Latent-Dynamic Discriminative Models for Continuous Gesture Recognition
 
Principal Investigators:
Goal:
Many problems in vision involve the prediction of a class label for each frame in an unsegmented sequence. In this paper we develop a discriminative framework for simultaneous sequence segmentation and labeling which can capture both intrinsic and extrinsic class dynamics. Our approach incorporates hidden state variables which model the sub-structure of a class sequence and learn the dynamics between class labels. Each class label has a disjoint set of associated hidden states, which enables efficient training and inference in our model. We evaluated our method on the task of recognizing human gestures from unsegmented video streams and performed experiments on three different datasets of head and eye gestures.
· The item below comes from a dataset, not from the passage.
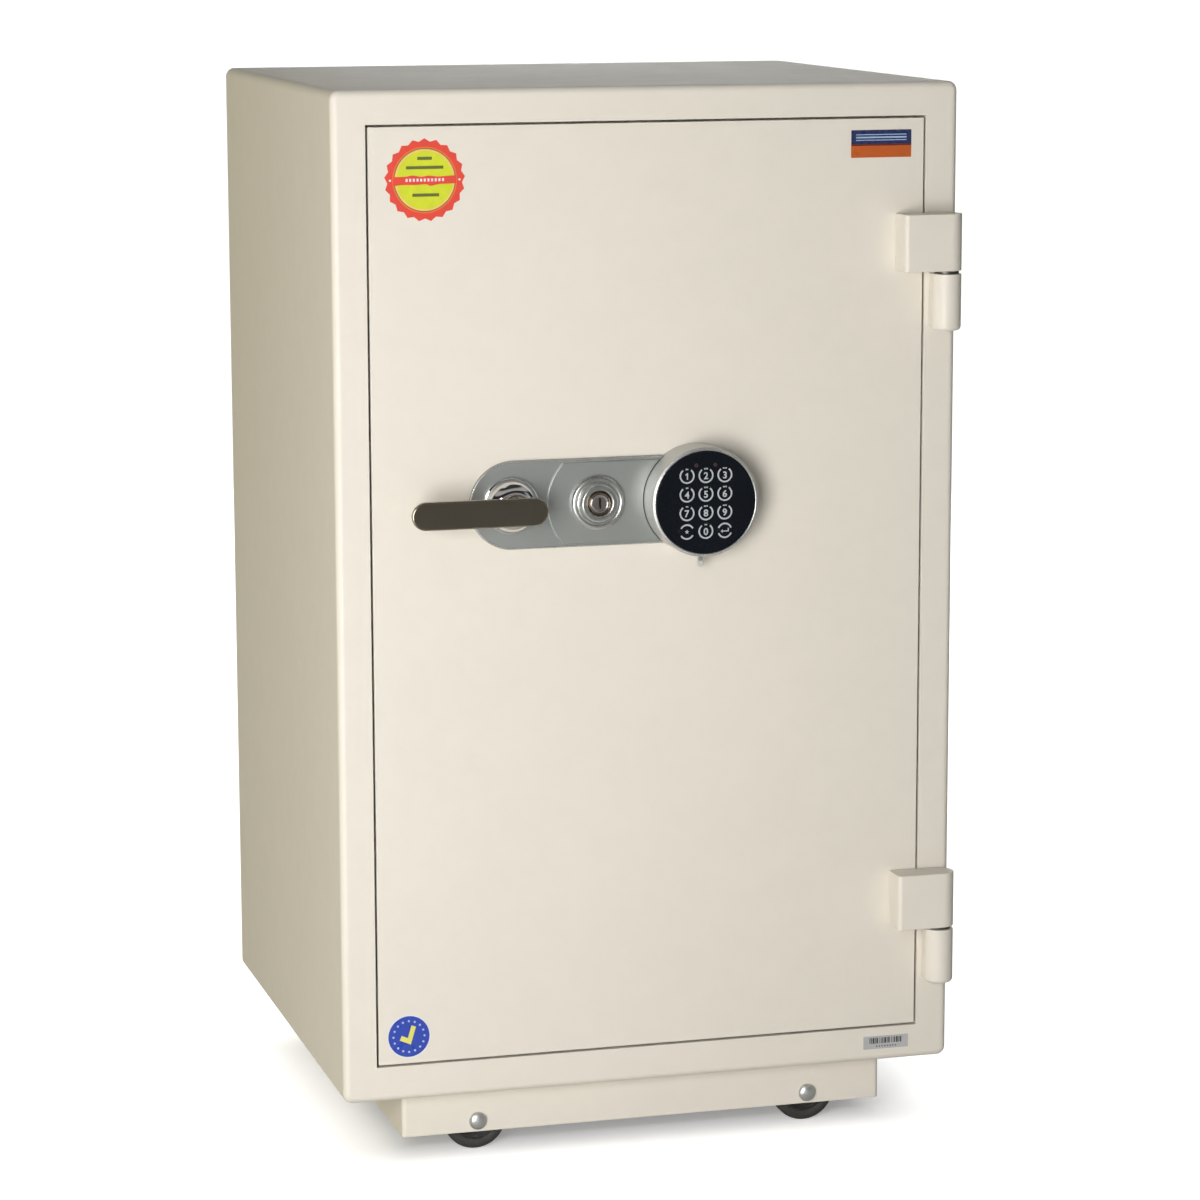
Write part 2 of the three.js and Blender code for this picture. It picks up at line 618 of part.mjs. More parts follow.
/** Upright bar that carries the bolts, with a level arm for the crank and the two studs. */
function boltBar() {
  const { left, right, front, back, bottom, top } = BAR;
  const offset = BOLT_THROW / 2;
  const slotWide = CRANK.pin + CRANK.play;
  const slot = block(
    HANDLE_X + offset - slotWide, HANDLE_X + offset + slotWide, ARM.front - 1, ARM.back + 1,
    LOCK_Z + offset - slotWide, LOCK_Z + CRANK_REACH + slotWide);
  const holes = BOLT_Z.map((z) => rod('x', BOLT.radius + GAP, left - 1, right + 1, [BOLT.depth, z]));
  const studs = [KEY_X, LATCH_X].map((x) =>
    rod('y', STUD.radius, STUD.front, ARM.front + 1, [x + offset, LOCK_Z + STUD.rise], 16));
  const bar = block(left, right, front, back, bottom, top);
  const arm = block(left + 1, ARM.right, ARM.front, ARM.back, ARM.low, ARM.high);
  return cut(join([bar, arm, ...studs]), [slot, ...holes]);
}

function lockingBolt(z) {
  return rod('x', BOLT.radius, BOLT.tip, BOLT.root, [BOLT.depth, z]);
}

/** Key plug with its keyhole, the tail behind it and the cam that stops the bolt bar. */
function keyPlug() {
  const { radius, back, tail, slot } = PLUG;
  const front = -PLATE.raised - 9.6;
  const barrel = join([
    rod('y', radius, front, back, [KEY_X, LOCK_Z]),
    rod('y', tail, back - 1, CAM.front + 1, [KEY_X, LOCK_Z], 16),
  ]);
  const keyhole = block(
    KEY_X - slot / 2, KEY_X + slot / 2, front - 1, front + 16, LOCK_Z - 5, LOCK_Z + 5);
  const arm = block(KEY_X, KEY_X + CAM.radius + 2, CAM.front, CAM.back,
    LOCK_Z - CAM.halfWidth, LOCK_Z + CAM.halfWidth);
  const hub = rod('y', CAM.halfWidth, CAM.front, CAM.back, [KEY_X, LOCK_Z]);
  const tip = rod('y', CAM.radius, CAM.front - 1, CAM.back + 1, [KEY_X, LOCK_Z], 32);
  return join([barrel.subtract(keyhole), hub.add(arm.intersect(tip))]);
}

function latchBolt() {
  const { halfWidth, front, back, tip, top } = LATCH;
  return block(LATCH_X - halfWidth, LATCH_X + halfWidth, front, back, tip, top);
}

// ---------------------------------------------------------------- assembly

const safe = new THREE.Group();

/** A named group of the assembly. */
function assembly(name) {
  const group = new THREE.Group();
  group.name = name;
  safe.add(group);
  return group;
}

/** Adds one named piece to a group. */
function place(group, name, solid, material) {
  const mesh = new THREE.Mesh(toGeometry(solid), material);
  mesh.name = name;
  group.add(mesh);
}

const cabinet = assembly('cabinet_group');
place(cabinet, 'outer_shell', outerShell(), IVORY);
place(cabinet, 'back_panel', backPanel(), IVORY);
place(cabinet, 'door_jamb', doorJamb(), IVORY);
place(cabinet, 'cabinet_filling', cabinetFilling(), FILLING);
place(cabinet, 'inner_liner', innerLiner(), LINER_PAINT);
place(cabinet, 'shelf_lower', shelf(SHELF_Z[0]), LINER_PAINT);
place(cabinet, 'shelf_upper', shelf(SHELF_Z[1]), LINER_PAINT);
place(cabinet, 'plinth', plinth(), IVORY);

const running = assembly('wheel_group');
for (const [end, rear] of [['front', false], ['rear', true]]) {
  for (const [hand, side] of [['left', -1], ['right', 1]]) {
    place(running, `wheel_${end}_${hand}`, wheel(side, rear), BLACK_RUBBER);
    place(running, `axle_bolt_${end}_${hand}`, axleBolt(side, rear), ZINC);
  }
}

const door = assembly('door_group');
place(door, 'door_skin', doorSkin(), IVORY);
place(door, 'door_filling', doorFilling(), FILLING);
place(door, 'door_liner', doorLiner(), LINER_PAINT);
place(door, 'mechanism_cover', mechanismCover(), LINER_PAINT);
place(door, 'door_seal', doorSeal(), BLACK_RUBBER);

for (const [index, level] of ['lower', 'upper'].entries()) {
  place(cabinet, `hinge_knuckle_${level}`, knuckle(HINGE_Z[index]), IVORY);
  place(cabinet, `hinge_pin_${level}`, hingePin(HINGE_Z[index]), STEEL);
  place(door, `hinge_leaf_${level}`, hingeLeaf(HINGE_Z[index]), IVORY);
  place(door, `dead_bolt_${level}`, deadBolt(DEAD_BOLT_Z[index]), STEEL);
}

const furniture = assembly('furniture_group');
place(furniture, 'escutcheon', escutcheon(), SILVER);
place(furniture, 'handle_rose', handleRose(), CHROME);
place(furniture, 'lock_bezel', lockBezel(), SILVER);
place(furniture, 'key_cylinder', keyCylinder(), CHROME);
place(furniture, 'keypad_housing', keypadHousing(), SILVER);
place(furniture, 'keypad_face', keypadFace(), BLACK_GLOSS);
place(furniture, 'keypad_board', keypadBoard(), BOARD_GREEN);
place(furniture, 'battery_tray', batteryTray(), BLACK_PLASTIC);
place(furniture, 'battery', battery(), BLACK_PLASTIC);
place(furniture, 'handle_lever', handleLever(), CHROME);
for (const [index, name] of KEY_NAMES.entries()) {
  place(furniture, `key_${name}`, keypadKey(index), BLACK_GLOSS);
}

const lockwork = assembly('lockwork_group');
place(lockwork, 'handle_spindle', handleSpindle(), STEEL);
place(lockwork, 'key_plug', keyPlug(), CHROME);
place(lockwork, 'bolt_bar', boltBar(), STEEL);
for (const [index, level] of ['lower', 'middle', 'upper'].entries()) {
  place(lockwork, `locking_bolt_${level}`, lockingBolt(BOLT_Z[index]), ZINC);
}
place(lockwork, 'electronic_lock', lockCase(), BLACK_PLASTIC);
place(lockwork, 'electronic_lock_bolt', latchBolt(), STEEL);
place(lockwork, 'lock_cable', lockCable(), BLACK_PLASTIC);

export default safe;
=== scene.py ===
"""Looks of a fire-resistant cabinet safe on wheels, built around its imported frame.

Lengths are in metres. X runs to the right, Y to the back and Z up, as in the frame.
"""

import json
import logging
import math
from dataclasses import dataclass, field
from enum import Enum
from typing import Callable, Iterable, Sequence, Union

import bmesh
import bpy
from mathutils import Matrix, Vector


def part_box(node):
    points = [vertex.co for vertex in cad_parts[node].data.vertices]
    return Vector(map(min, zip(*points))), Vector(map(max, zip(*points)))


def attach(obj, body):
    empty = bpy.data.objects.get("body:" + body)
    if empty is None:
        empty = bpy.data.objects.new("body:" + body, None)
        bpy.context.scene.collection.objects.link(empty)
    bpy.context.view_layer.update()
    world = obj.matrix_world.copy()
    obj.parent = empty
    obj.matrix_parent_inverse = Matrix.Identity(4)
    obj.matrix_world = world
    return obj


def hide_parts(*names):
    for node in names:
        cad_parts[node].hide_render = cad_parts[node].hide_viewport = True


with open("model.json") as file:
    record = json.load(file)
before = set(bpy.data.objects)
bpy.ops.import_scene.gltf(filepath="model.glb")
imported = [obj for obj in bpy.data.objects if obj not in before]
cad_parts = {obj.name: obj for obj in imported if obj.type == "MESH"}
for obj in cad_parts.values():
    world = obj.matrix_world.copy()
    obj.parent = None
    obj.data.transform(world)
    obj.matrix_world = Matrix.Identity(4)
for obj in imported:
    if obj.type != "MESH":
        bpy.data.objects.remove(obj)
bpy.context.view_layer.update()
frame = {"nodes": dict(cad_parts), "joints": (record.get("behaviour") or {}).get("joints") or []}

LOG = logging.getLogger("cabinet_safe")
MM = 0.001
CLEAR = 5 * MM  # how far a cutter reaches past what it cuts
LOCK_HOLE = 10.55 * MM  # radius of the hole for the key lock, in the door and in its plate

Point = tuple[float, float]
Colour = tuple[float, float, float]
Piece = bpy.types.Object
Socket = bpy.types.NodeSocket
NodeTree = bpy.types.NodeTree
SocketValue = Union[float, tuple, Socket]


# ---------------------------------------------------------------- outlines


class Plane(Enum):
    """The two directions that an outline is drawn in, and the one it is given thickness in."""

    FRONT = "drawn in X and Z, thickness along Y"
    LEVEL = "drawn in X and Y, thickness along Z"
    SIDE = "drawn in Y and Z, thickness along X"

    def point(self, a: float, b: float, along: float) -> Vector:
        """A point of the plane, at a distance along its third direction."""
        places = {Plane.FRONT: (a, along, b), Plane.LEVEL: (a, b, along), Plane.SIDE: (along, a, b)}
        return Vector(places[self])

    def ring(self, outline: Iterable[Point], along: float) -> list[Vector]:
        """A whole outline, at a distance along the third direction."""
        return [self.point(a, b, along) for a, b in outline]


FRONT, LEVEL, SIDE = Plane


class Ends(Enum):
    """How the first and the last ring of a skin are closed."""

    LOOP = "the last ring is joined to the first"
    CAPS = "each end has a flat face"
    POLES = "each end has shrunk to a point"


def polar(centre: Point, radius: float, angle: float) -> Point:
    """The point of a circle at an angle in degrees."""
    turn = math.radians(angle)
    return (centre[0] + radius * math.cos(turn), centre[1] + radius * math.sin(turn))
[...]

Our results demonstrate that our model for visual gesture recognition outperform models based on Support Vector Machines, Hidden Markov Models, and Conditional Random Fields.
Our Approach:
Visual gesture sequences tend to have distinct internal sub-structure and exhibit predictable dynamics between individual gestures. For example, head-nod gestures have an internal sub-structure that consists of moving the head up, down then back to its starting position. Further, the head-nod to head-shake transition is usually less likely than a transition between a head-nod and neutral gesture.
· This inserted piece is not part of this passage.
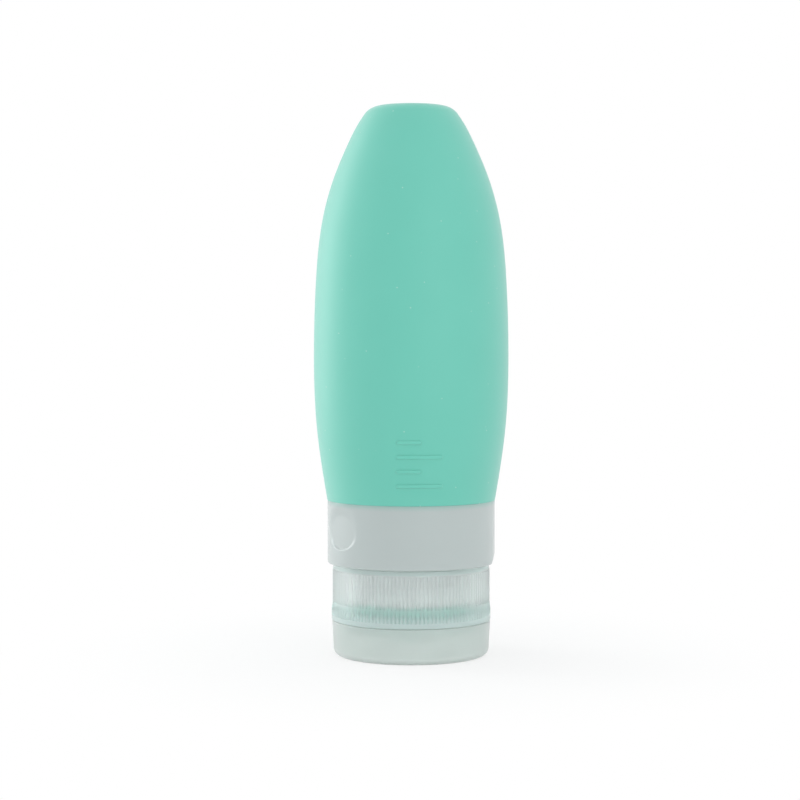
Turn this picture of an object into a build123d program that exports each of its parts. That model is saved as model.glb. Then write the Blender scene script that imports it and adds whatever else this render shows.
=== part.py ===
from build123d import *
from math import cos, pi, sin
import os

# Travel squeeze bottle, standing upside down on its closed flip lid. Millimetres.
# The origin is the centre of the lid's flat face, +Z runs up the bottle, the front faces -Y.

# Heights, from the lid's flat face up to the closed end of the silicone.
lid_height = 7.8
lid_seam = 0.05
cap_height = 12.35
cap_seam = 0.06
ring_height = 13.79
ring_seam = 0.05
body_length = 85.9

# Radii and walls, from the neck's bore outwards.
neck_bore_radius = 11.0
neck_wall = 1.6
assembly_gap = 0.05
collar_wall = 1.75
thread_depth = 0.85
thread_gap = 0.3
skirt_wall = 1.45
rib_depth = 0.25

# Silicone body. The outline is given in shares of its length and of its swell over the shoulder.
body_wall = 1.8
end_wall = 2.2
shoulder_step = 0.15
belly_swell = 2.8
end_round = 4.2
inner_end_round = 1.5
shoulder_round = 0.35
inner_shoulder_round = 1.7
body_height_shares = (0.06, 0.177, 0.383, 0.559, 0.711, 0.8265, 0.902, 0.966, 1.0)
body_radius_shares = (0.904, 0.968, 1.0, 0.978, 0.911, 0.782, 0.654, 0.518, 0.42)
lip_thickness = 2.4
lip_gap = 0.1

# Raised level marks on the front of the silicone.
mark_height = 0.3
mark_root = 0.5
mark_width = 0.9
mark_pitch = 3.1
mark_centre_x = 1.6
mark_centre_above_shoulder = 8.9
mark_length = 10.0
mark_length_shares = (1.0, 0.55, 1.0, 0.55)

# Screw thread, right-handed.
thread_pitch = 3.0
thread_root_width = 1.3
thread_crest_width = 0.7
thread_sink = 0.25
collar_thread_turns = 1.5
cap_thread_turns = 1.0
thread_above_lip = 1.6

# Collar, label and turning ring.
drum_step = 2.05
drum_neck_gain = 1.7
neck_taper = 2.0
neck_taper_rise = 1.0
ring_gap = 0.3
ring_wall = 1.6
ring_lip = 1.2
ring_bead = 0.9
ring_bead_depth = 0.4
ring_edge_round = 0.35
label_thickness = 0.3
label_margin = 1.5
label_split = 0.6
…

In this project, we introduce a new visual gesture recognition algorithm which can capture both sub-gesture patterns and dynamics between gestures. Our Latent-Dynamic Conditional Random Field (LDCRF) model is a discriminative approach for gesture recognition. Instead of modeling each gesture generatively (e.g., Hidden Markov Models), our LDCRF model discovers latent structure that best differentiates visual gestures. Our results show that this approach can accurately recognize subtle gestures such as head nods or eye gaze aversion.
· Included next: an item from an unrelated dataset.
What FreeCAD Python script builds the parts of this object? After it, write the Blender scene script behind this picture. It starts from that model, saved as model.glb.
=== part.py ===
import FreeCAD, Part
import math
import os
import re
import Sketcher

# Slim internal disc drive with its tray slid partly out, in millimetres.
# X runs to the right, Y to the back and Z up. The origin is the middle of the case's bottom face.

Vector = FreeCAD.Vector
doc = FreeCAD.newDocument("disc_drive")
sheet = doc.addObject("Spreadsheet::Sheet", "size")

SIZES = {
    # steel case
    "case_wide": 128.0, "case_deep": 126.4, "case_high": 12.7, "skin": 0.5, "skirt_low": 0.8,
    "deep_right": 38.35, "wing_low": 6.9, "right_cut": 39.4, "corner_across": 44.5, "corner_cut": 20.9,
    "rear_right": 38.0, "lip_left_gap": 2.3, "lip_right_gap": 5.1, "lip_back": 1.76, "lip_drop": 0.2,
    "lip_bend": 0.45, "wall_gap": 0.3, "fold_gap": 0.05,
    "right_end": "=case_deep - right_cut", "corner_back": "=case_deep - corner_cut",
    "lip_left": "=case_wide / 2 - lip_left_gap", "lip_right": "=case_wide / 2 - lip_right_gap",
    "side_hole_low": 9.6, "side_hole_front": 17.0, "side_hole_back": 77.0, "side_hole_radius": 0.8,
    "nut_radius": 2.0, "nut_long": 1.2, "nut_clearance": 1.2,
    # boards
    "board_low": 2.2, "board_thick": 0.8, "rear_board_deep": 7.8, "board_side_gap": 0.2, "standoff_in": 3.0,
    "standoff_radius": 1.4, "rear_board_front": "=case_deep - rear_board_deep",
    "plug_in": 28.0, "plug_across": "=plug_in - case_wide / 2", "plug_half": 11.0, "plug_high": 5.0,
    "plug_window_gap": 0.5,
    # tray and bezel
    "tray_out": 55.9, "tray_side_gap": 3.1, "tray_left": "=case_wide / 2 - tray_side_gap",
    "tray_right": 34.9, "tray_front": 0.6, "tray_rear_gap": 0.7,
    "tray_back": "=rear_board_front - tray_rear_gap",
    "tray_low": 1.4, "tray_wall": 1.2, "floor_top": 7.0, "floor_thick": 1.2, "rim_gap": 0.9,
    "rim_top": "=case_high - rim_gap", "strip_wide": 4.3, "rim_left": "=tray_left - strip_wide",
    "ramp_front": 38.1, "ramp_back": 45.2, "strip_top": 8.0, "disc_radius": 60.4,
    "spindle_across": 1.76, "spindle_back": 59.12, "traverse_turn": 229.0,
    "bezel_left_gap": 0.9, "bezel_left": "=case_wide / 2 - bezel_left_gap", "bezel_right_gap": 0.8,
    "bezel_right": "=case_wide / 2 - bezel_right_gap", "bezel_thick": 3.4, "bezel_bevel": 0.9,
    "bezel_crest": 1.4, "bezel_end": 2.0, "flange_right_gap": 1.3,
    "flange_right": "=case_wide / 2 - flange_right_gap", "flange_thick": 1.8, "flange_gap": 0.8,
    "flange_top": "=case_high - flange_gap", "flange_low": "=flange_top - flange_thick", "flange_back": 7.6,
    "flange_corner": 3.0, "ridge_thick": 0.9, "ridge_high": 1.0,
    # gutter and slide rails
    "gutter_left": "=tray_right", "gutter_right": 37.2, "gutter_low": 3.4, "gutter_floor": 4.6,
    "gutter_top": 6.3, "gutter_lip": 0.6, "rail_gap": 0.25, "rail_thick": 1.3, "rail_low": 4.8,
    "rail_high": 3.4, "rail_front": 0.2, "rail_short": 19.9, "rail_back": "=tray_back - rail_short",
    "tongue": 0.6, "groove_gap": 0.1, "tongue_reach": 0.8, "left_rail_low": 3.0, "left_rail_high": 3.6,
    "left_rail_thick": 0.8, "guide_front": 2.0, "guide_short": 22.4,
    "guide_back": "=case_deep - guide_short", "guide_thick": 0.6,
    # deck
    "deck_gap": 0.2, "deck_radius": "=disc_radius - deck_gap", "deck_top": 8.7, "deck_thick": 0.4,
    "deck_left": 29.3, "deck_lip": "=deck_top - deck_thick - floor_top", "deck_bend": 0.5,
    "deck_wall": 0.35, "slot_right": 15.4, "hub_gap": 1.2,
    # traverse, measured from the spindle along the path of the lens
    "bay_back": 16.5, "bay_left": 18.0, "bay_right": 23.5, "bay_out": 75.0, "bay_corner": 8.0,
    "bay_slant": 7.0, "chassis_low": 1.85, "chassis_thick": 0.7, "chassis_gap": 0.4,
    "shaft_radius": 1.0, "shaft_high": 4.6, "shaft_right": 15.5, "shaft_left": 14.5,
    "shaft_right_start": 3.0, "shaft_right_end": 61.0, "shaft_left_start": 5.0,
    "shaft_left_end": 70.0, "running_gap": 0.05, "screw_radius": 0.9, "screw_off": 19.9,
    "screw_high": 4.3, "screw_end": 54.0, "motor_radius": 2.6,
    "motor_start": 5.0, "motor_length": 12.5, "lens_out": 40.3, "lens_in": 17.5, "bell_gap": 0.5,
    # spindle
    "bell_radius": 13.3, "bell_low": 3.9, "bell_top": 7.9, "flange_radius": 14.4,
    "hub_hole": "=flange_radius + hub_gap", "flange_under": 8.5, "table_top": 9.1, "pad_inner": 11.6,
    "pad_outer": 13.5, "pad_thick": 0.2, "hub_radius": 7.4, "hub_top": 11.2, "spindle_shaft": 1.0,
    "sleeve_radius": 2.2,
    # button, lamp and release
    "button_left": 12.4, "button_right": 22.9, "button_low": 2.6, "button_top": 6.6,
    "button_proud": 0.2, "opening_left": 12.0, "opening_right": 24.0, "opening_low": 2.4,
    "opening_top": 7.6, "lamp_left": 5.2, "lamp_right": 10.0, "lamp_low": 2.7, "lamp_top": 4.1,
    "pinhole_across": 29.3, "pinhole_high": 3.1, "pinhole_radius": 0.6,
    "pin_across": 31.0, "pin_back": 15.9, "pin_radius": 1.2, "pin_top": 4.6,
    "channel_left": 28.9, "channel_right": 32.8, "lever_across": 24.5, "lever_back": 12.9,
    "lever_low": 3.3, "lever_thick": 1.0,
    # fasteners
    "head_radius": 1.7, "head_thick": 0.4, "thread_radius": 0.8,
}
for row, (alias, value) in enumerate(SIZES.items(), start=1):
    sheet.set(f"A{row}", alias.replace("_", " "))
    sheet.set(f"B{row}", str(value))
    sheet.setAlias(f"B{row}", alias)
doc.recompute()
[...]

Our approach offers several advantages over previous discriminative models. In contrast to Conditional Random Fields (CRFs), our method incorporates hidden state variables which model the sub-structure of gesture sequences. The CRF approach models the transitions between gestures, thus capturing extrinsic dynamics, but lacks the ability to learn the internal sub-structure. In contrast to Hidden-state Conditional Random Fields (HCRFs), our method can learn the dynamics between gesture labels and can be directly applied to label unsegmented sequences.

Our LDCRF model combines the strengths of CRFs and HCRFs by capturing both extrinsic dynamics and intrinsic sub-structure. It learns the extrinsic dynamics by modeling a continuous stream of class labels, and it learns internal sub-structure by utilizing intermediate hidden states. Since LDCRF models include a class label per observation (see Figure 1), they can be naturally used for recognition on un-segmented sequences, overcoming one of the main weaknesses of the HCRF model. By associating a disjoint set of hidden states to each class label, inference on LDCRF models can be efficiently computed using belief propagation during training and testing. Our results on visual gesture recognition demonstrate that LDCRF outperforms models based on Support Vector Machines (SVMs), HMMs, CRFs and HCRFs.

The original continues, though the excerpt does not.